His interest in the topic began in the early 1990s, when he met a dog who was terrified to be alone at night - so much so that his owners took turns staying up with him. Dodman said the owners traced the behavior back to a singular, earlier incident when the dog was shot by a police officer.

"The dog (who was sitting in a car) saw a robber or someone who had done something wrong and in hot pursuit was a Boston policeman," said Dodman. "So the dog saw all this excitement and people running and, also in hot pursuit, (jumped out the window) and started chasing these moving things."

The police officer got scared of the dog, however, and shot it in the head, leaving it injured but alive. Upon recovery, the dog exhibited avoidance and hypervigilance, two of the hallmark symptoms of PTSD in people.

Although Dodman said some dogs can learn to again tolerate those things that became triggers following a traumatic event, he doubted whether dogs could ever fully recover.

In a moment of adrenaline-charged terror, "indelible learning takes place," he said, aided by biochemistry.

Current research suggests, however, that a beta blocker administered shortly after a traumatizing event can prevent the animal from "stamping" the trauma into his or her memory, said Dodman.

Effective models

Command Sgt. Maj. James Hamm of the 4th Combat Aviation Brigade, 4th Infantry Division rear detachment, studied with well-known dog trainer Martin Deeley before launching Lone Star Dog Trainer in 2008.

Working unofficially with coalition working dogs during a recent deployment to Afghanistan, Hamm - as in his "civilian" canine clients - found that the sooner he introduced therapy following the event, the better the outcome.

Dogs often can be rehabilitated simply by distracting them or "splitting the mind" during reintroduction to the traumatic environment, said Hamm, largely because dogs have the particular advantage of not being able to mentally "dwell" on events like humans do.

"Our brain operates in a much different capacity," said Hamm. "They don't think rationally or logically."

Kirby said whether or not a traumatized canine can return to duty depends on the individual dog and the trauma. Some can be coaxed back into doing their work, and others can't.

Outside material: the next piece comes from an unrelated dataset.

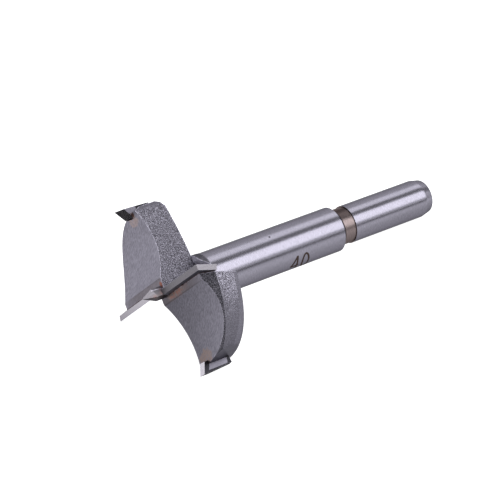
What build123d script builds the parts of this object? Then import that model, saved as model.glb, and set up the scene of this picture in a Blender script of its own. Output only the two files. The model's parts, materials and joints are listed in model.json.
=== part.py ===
from build123d import *
import math
import os

os.makedirs("parts", exist_ok=True)

# A two-wing boring bit with brazed hard-metal cutters, lying on its side.
# All sizes are in millimetres and degrees. The bit is first drawn upright: the point looks up
# along +Z, the bit's axis is the Z axis, and a depth is measured down from the spur tips' plane.
# Seen from the point, azimuths run anticlockwise from +X, and the bit turns the same way.
# Wing B lies between azimuth 0 and 100, and wing A is its twin, half a turn on.

# Head: a turned disc, before its gullets are cut, with a ground flat ahead of each spur
cutting_diameter = 40.0
head_side_clearance = 1.2
rim_flat_depth = 0.6
rim_flat_azimuth = 20.5
face_depth = 1.35
front_cone_depth = 4.2
front_cone_angle = 25.0
rim_end_depth = 8.15
back_cone_radial = 0.55
back_cone_length = 1.15
back_bevel_radial = 1.1
back_bevel_length = 0.7
back_rise = 0.4

# Gullets, and the web that is left between them
web_thickness = 2.5
wall_arc_radius = 60.0
gullet_corner_radius = 1.2
rake_angle = 15.5

# Hollow of each front face, ground parallel to the cutting edge
hollow_radius = 19.0
hollow_depth = 3.85
hollow_offset = 12.3

# Main cutters: hard-metal plates on the leading faces
cutting_edge_azimuth = 97.8
cutting_edge_offset = 0.3
cutter_depth = 0.02
cutter_inset = 0.08
cutter_inner_radius = 2.1
cutter_thickness = 1.15
cutter_height = 4.9
cutter_clearance_angle = 6.0
cutter_side_relief = 15.0
braze_gap = 0.12

# Spurs: hard-metal scoring plates let into the trailing ends of the wings
spur_azimuth = 15.3
spur_leading_width = 0.6
spur_trailing_width = 0.65
spur_radial_size = 2.6
spur_length = 8.15
spur_ridge_fall = 1.4
spur_leading_bevel = 0.9
spur_trailing_bevel = 2.0
spur_back_taper = 0.42

# Centre point, ground on the front of the web
point_height = 3.75
point_base_height = 0.85
point_narrow_half = 1.4
point_narrow_azimuth = 10.0
point_wide_half = 1.95
point_wide_azimuth = 74.0

# Stem and chucking end
hub_diameter = 10.4
hub_end_depth = 12.15
runout_start = 3.7
runout_end = 2.0
runout_depth = 12.1
stem_diameter = 10.2
stem_end_depth = 47.6
stem_chamfer = 0.95
neck_diameter = 8.15
neck_end_depth = 50.5
shank_diameter = 8.6
shank_end_depth = 72.9
shank_taper_length = 2.6
shank_end_diameter = 7.5
shank_edge_round = 0.7

# Values that follow from the sizes above
cutting_radius = cutting_diameter / 2
cutter_radius = cutting_radius - cutter_inset
head_radius = cutting_radius - head_side_clearance
rim_flat_distance = head_radius - rim_flat_depth
hub_radius = hub_diameter / 2
stem_radius = stem_diameter / 2
cutter_outer_end = math.sqrt(cutter_radius**2 - cutting_edge_offset**2)
neck_radius = neck_diameter / 2
shank_radius = shank_diameter / 2
back_cone_depth = rim_end_depth + back_cone_length
back_depth = back_cone_depth + back_bevel_length
hub_start_depth = back_depth + back_rise
taper_start_depth = shank_end_depth - shank_taper_length
cone_radial = (front_cone_depth - face_depth) * math.tan(math.radians(front_cone_angle))
half_web = web_thickness / 2
half_turn = Rot(0, 0, 180)

# Values of the drawing itself: how far a cut reaches past the bit, between which angles from
# level an edge counts as leaning, and where the search for the resting side starts
reach = cutting_diameter
least_lean_angle = 30.0
most_lean_angle = 87.0
underside_azimuth = -33.0
settling_steps = 4


def turned(points):
    """A solid turned about the bit's axis from (radius, depth) points."""
    outline = [(radius, 0, -depth) for radius, depth in points]
    return revolve(make_face(Polyline(*outline, close=True)), axis=Axis.Z)


def at_azimuth(azimuth):
    """A frame on the axis whose X looks outwards at the azimuth and whose Z looks to the tip."""
    return Rot(0, 0, azimuth)


def on_edge():
    """The frame of wing B's cutting edge: X outwards along it, Y the way the bit turns."""
    return at_azimuth(cutting_edge_azimuth) * Pos(0, cutting_edge_offset, -cutter_depth)


def behind_rake(back):
    """The cutting edge's frame, leant with the rake face and moved back from it."""
    return on_edge() * Rot(-rake_angle, 0, 0) * Pos(0, -back, 0)


def plane_through(first, second, third):
    """The plane through three points, with its Z on the upper side."""
    along, across = Vector(second) - Vector(first), Vector(third) - Vector(first)
    normal = along.cross(across)
    if normal.Z < 0:
        normal = -normal
    return Plane(origin=first, x_dir=along, z_dir=normal)


def head_disc():
    return turned([
        (0, face_depth),
        (head_radius - cone_radial, face_depth),
        (head_radius, front_cone_depth),
        (head_radius, rim_end_depth),
        (head_radius - back_cone_radial, back_cone_depth),
        (head_radius - back_cone_radial - back_bevel_radial, back_depth),
        (hub_radius, hub_start_depth),
        (0, hub_start_depth),
    ])


def rim_flat():
    """What is ground off wing B's rim ahead of its spur."""
    beyond = Box(reach, reach, reach, align=(Align.MIN, Align.CENTER, Align.CENTER))
    return at_azimuth(rim_flat_azimuth) * Pos(rim_flat_distance, 0, 0) * beyond


def shank_bar():
    bar = turned([
        (0, hub_start_depth),
        (hub_radius, hub_start_depth),
        (hub_radius, hub_end_depth),
        (stem_radius, hub_end_depth + hub_radius - stem_radius),
        (stem_radius, stem_end_depth - stem_chamfer),
        (stem_radius - stem_chamfer, stem_end_depth),
        (neck_radius, stem_end_depth),
        (neck_radius, neck_end_depth),
        (shank_radius, neck_end_depth),
        (shank_radius, taper_start_depth),
        (shank_end_diameter / 2, shank_end_depth),
        (0, shank_end_depth),
    ])
    return fillet(bar.edges().group_by(Axis.Z)[0], shank_edge_round)


def lean(edge):
    """The angle between an edge's middle and the level, in degrees."""
    return math.degrees(math.asin(abs((edge % 0.5).Z)))


def gullet():
    """The space between the trailing wall of wing A and the leading face of wing B."""
    wall_angle = math.degrees(math.asin(cutting_radius / wall_arc_radius))
    wall = CenterArc((0, half_web - wall_arc_radius), wall_arc_radius, 90, wall_angle)
    rest = Polyline(wall @ 1, (-cutting_radius, reach), (reach, reach), (reach, half_web), wall @ 0)
    column = extrude(Pos(0, 0, -2 * hub_end_depth) * make_face(wall + rest), 3 * hub_end_depth)
    ahead = Box(4 * reach, 2 * reach, 4 * reach, align=(Align.CENTER, Align.MIN, Align.CENTER))
    space = column & (behind_rake(cutter_thickness + braze_gap) * ahead)
    leaning = space.edges().filter_by(lambda edge: least_lean_angle < lean(edge) < most_lean_angle)
    corner = leaning.sort_by(lambda edge: math.hypot((edge @ 0.5).X, (edge @ 0.5).Y))[0]
    return fillet(corner, gullet_corner_radius)


def runout():
    """Where the gullet's floor runs on into the stem, in front of the leading face."""
    profile = [
        (-runout_start, 0),
        (-runout_start, -hub_start_depth),
        (-runout_end, -runout_depth),
        (reach, -runout_depth),
        (reach, 0),
    ]
    return extrude(Plane.XZ * make_face(Polyline(*profile, close=True)), -reach)


def face_hollow():
    """What the wheel takes off wing B's front face, lying along the cutting edge."""
    wheel = Rot(0, 90, 0) * Cylinder(hollow_radius, 4 * reach)
    offset = cutting_edge_offset - hollow_offset
    return at_azimuth(cutting_edge_azimuth) * Pos(0, offset, hollow_radius - hollow_depth) * wheel


def spur_blank(clearance=0.0):
    """The spur of wing B before its front is ground, grown by a clearance on its seated sides."""
    side = Polyline(
        (0, 0),
        (-spur_back_taper, -spur_length - clearance),
        (-spur_radial_size - clearance, -spur_length - clearance),
        (-spur_radial_size - clearance, 0),
        close=True,
    )
    width = spur_leading_width + spur_trailing_width + 2 * clearance
    blank = extrude(Plane.XZ * make_face(side), width)
    return Pos(0, spur_leading_width + clearance, 0) * blank


def spur_frame():
    """The frame of wing B's spur: its tip at the origin, X outwards, Y the way the bit turns."""
    return at_azimuth(spur_azimuth) * Pos(cutting_radius, 0, 0)


def spur():
    """The spur's plate, ground in front to a sloping ridge that ends in the scoring tip."""
    plate = spur_blank()
    tip, ridge_end = (0, 0, 0), (-spur_radial_size, 0, -spur_ridge_fall)
    leading_corner = (0, spur_leading_width, -spur_leading_bevel)
    trailing_corner = (0, -spur_trailing_width, -spur_trailing_bevel)
    for corner in (leading_corner, trailing_corner):
        plate = split(plate, plane_through(tip, ridge_end, corner), keep=Keep.BOTTOM)
    return spur_frame() * plate


def cutter_blank(clearance=0.0):
    """The plate of wing B's main cutter before it is ground, grown by a clearance where it seats."""
    plate = Box(
        cutter_outer_end - cutter_inner_radius + clearance,
        cutter_thickness + clearance,
        cutter_height,
        align=(Align.MAX, Align.MAX, Align.MAX),
    )
    return Rot(-rake_angle, 0, 0) * Pos(cutter_outer_end, 0, 0) * plate


def main_cutter():
    """The plate of wing B's main cutter, with its ground land and its relieved outer end."""
    clearance, relief = math.radians(cutter_clearance_angle), math.radians(cutter_side_relief)
    land = Plane((0, 0, 0), (1, 0, 0), (0, -math.sin(clearance), math.cos(clearance)))
    end = Plane((cutter_outer_end, 0, 0), (0, 0, 1), (math.cos(relief), -math.sin(relief), 0))
    plate = cutter_blank()
    for cut in (land, end):
        plate = split(plate, cut, keep=Keep.BOTTOM)
    return on_edge() * plate


def cutter_braze():
    """The film of filler between the steel and the back of wing B's main cutter."""
    film = Box(
        cutter_outer_end - cutter_inner_radius,
        braze_gap,
        cutter_height,
        align=(Align.MAX, Align.MAX, Align.MAX),
    )
    return (behind_rake(cutter_thickness) * Pos(cutter_outer_end, 0, 0) * film) & head_disc()


def centre_point():
    """A four-sided point with a straight foot that stands on the web."""
    narrow = Vector(point_narrow_half, 0, 0).rotate(Axis.Z, point_narrow_azimuth)
    wide = Vector(point_wide_half, 0, 0).rotate(Axis.Z, point_wide_azimuth)
    base = make_face(Polyline(narrow, wide, -narrow, -wide, close=True))
    foot = extrude(Pos(0, 0, -face_depth) * base, face_depth + point_base_height)
    tip = loft([Pos(0, 0, point_base_height) * base, Vertex(0, 0, point_height)])
    return foot + tip


def both(piece):
    """A piece of wing B with its twin on wing A."""
    return [piece, half_turn * piece]


def wings():
    """The head's two wings and the web between them, before the cutters' seats are cut."""
    return head_disc() - both(gullet()) - both(face_hollow()) - both(rim_flat())


def bit_body(seats):
    """The steel body: wings, stem, chucking end and centre point, less the cutters' seats."""
    shank = shank_bar() - both(gullet() & runout())
    return wings() + shank + centre_point() - both(seats[0]) - both(seats[1])


def resting_plane(points):
    """The plane that the bit lies on, with its X towards the chucking end.

    It goes through the outer corner of wing A's main cutter, the corner where the chucking end
    starts to taper, and the first point of wing B that it meets when it turns about those two.
    """
    corner = (half_turn * on_edge() * Pos(cutter_outer_end, 0, 0)).position
    outward = Vector(1, 0, 0).rotate(Axis.Z, underside_azimuth)
    for _ in range(settling_steps):
        shank_corner = outward * shank_radius - Vector(0, 0, taper_start_depth)
        along = (shank_corner - corner).normalized()
        aside = outward.cross(along).normalized()
        down = along.cross(aside)
        offsets = [point - corner for point in points]
        wing = [offset for offset in offsets if offset.dot(aside) > cutting_radius]
        lowest = max(wing, key=lambda offset: offset.dot(down) / offset.dot(aside))
        upward = lowest.cross(along).normalized()
        outward = -Vector(upward.X, upward.Y, 0).normalized()
    axis = Vector(0, 0, -1)
    return Plane(origin=corner, x_dir=axis - upward * axis.dot(upward), z_dir=upward)


spur_seat = spur_frame() * spur_blank(braze_gap)
cutter_seat = on_edge() * cutter_blank(braze_gap)
pieces = {"bit_body": bit_body((spur_seat, cutter_seat))}
twins = {
    "main_cutter": main_cutter(),
    "spur": spur(),
    "braze_main": cutter_braze(),
    "braze_spur": (spur_seat & wings()) - spur_frame() * spur_blank(),
}
for name, piece in twins.items():
    for wing, twin in zip("ba", both(piece)):
        pieces[name + "_" + wing] = twin

# The bit lies on its side, with its origin under the middle of its bounding box
corners = [Vector(vertex) for piece in pieces.values() for vertex in piece.vertices()]
onto_surface = resting_plane(corners).location.inverse()
placed = {name: onto_surface * piece for name, piece in pieces.items()}
box = Compound(list(placed.values())).bounding_box()
centred = Pos(-box.center().X, -box.center().Y, -box.min.Z)
for name, piece in placed.items():
    export_step(centred * piece, "parts/" + name + ".step")
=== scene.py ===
import json
import math

import bmesh
import bpy
import numpy as np
from mathutils import Matrix, Vector


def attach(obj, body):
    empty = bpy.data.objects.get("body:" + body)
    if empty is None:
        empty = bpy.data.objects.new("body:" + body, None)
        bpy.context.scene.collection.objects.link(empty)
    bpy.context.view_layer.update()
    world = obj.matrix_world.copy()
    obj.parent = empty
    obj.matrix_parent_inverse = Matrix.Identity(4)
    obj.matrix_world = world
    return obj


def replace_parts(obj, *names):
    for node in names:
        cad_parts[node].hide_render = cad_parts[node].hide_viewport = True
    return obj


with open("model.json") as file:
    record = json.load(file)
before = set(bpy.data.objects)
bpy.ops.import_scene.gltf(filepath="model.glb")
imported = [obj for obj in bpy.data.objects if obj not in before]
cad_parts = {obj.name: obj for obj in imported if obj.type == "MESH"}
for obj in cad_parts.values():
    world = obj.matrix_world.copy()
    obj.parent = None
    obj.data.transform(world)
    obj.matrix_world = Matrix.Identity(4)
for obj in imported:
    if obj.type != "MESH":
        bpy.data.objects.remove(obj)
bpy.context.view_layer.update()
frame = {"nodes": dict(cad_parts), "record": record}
nodes = frame["nodes"]
millimetre = 0.001


# The bit's own frame, in metres: depth runs along the axis from the spur tips to the chucking end,
# and azimuth 0 looks at spur B, so wing B lies from there to about 85 degrees and wing A opposite.
def bitFrame():
    mount = next(m for m in frame["record"]["mounts"] if m["kind"] == "pin")
    along = np.array(mount["axis"]) / np.linalg.norm(mount["axis"])
    points = nodePoints("spur_b") - mount["pos_m"]
    depths = points @ along
    tip = points[depths.argmin()]
    origin = np.array(mount["pos_m"]) + depths.min() * along
    first = tip - (tip @ along) * along
    first /= np.linalg.norm(first)
    return origin, np.array([first, -np.cross(along, first), along])


def nodePoints(name):
    mesh = nodes[name].data
    flat = np.empty(len(mesh.vertices) * 3)
    mesh.vertices.foreach_get("co", flat)
    return flat.reshape(-1, 3)


bitOrigin, bitAxes = bitFrame()


def toBit(points):
    return (points - bitOrigin) @ bitAxes.T / millimetre


def fromBit(points):
    return np.asarray(points) * millimetre @ bitAxes + bitOrigin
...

Despite the obvious differences between dogs and humans, Dodman said he believes the most important reason to invest in research is that what can help dogs may help people. If dogs can lessen the impact of trauma by taking a beta blocker after a traumatic event, he said, maybe people can, too.

Dogs already have proven to be effective models for humans in certain kinds of research, including molecular psychiatry studies to isolate genes linked to various behaviors and conditions, he said.

"That's been the modus operandi for everything I've done for 30 years," Dodman said of the potential human implications of his work, which also includes obsessive compulsive disorder, anxiety and even autism research in dogs. "As I love to say, 'We're all mammals in this together.'"

And for military working dogs and their handlers, that sense is heightened.

"Every dog here either saved a life or kept something from happening to someone," said Kirby. "(They're) way more than a battle buddy."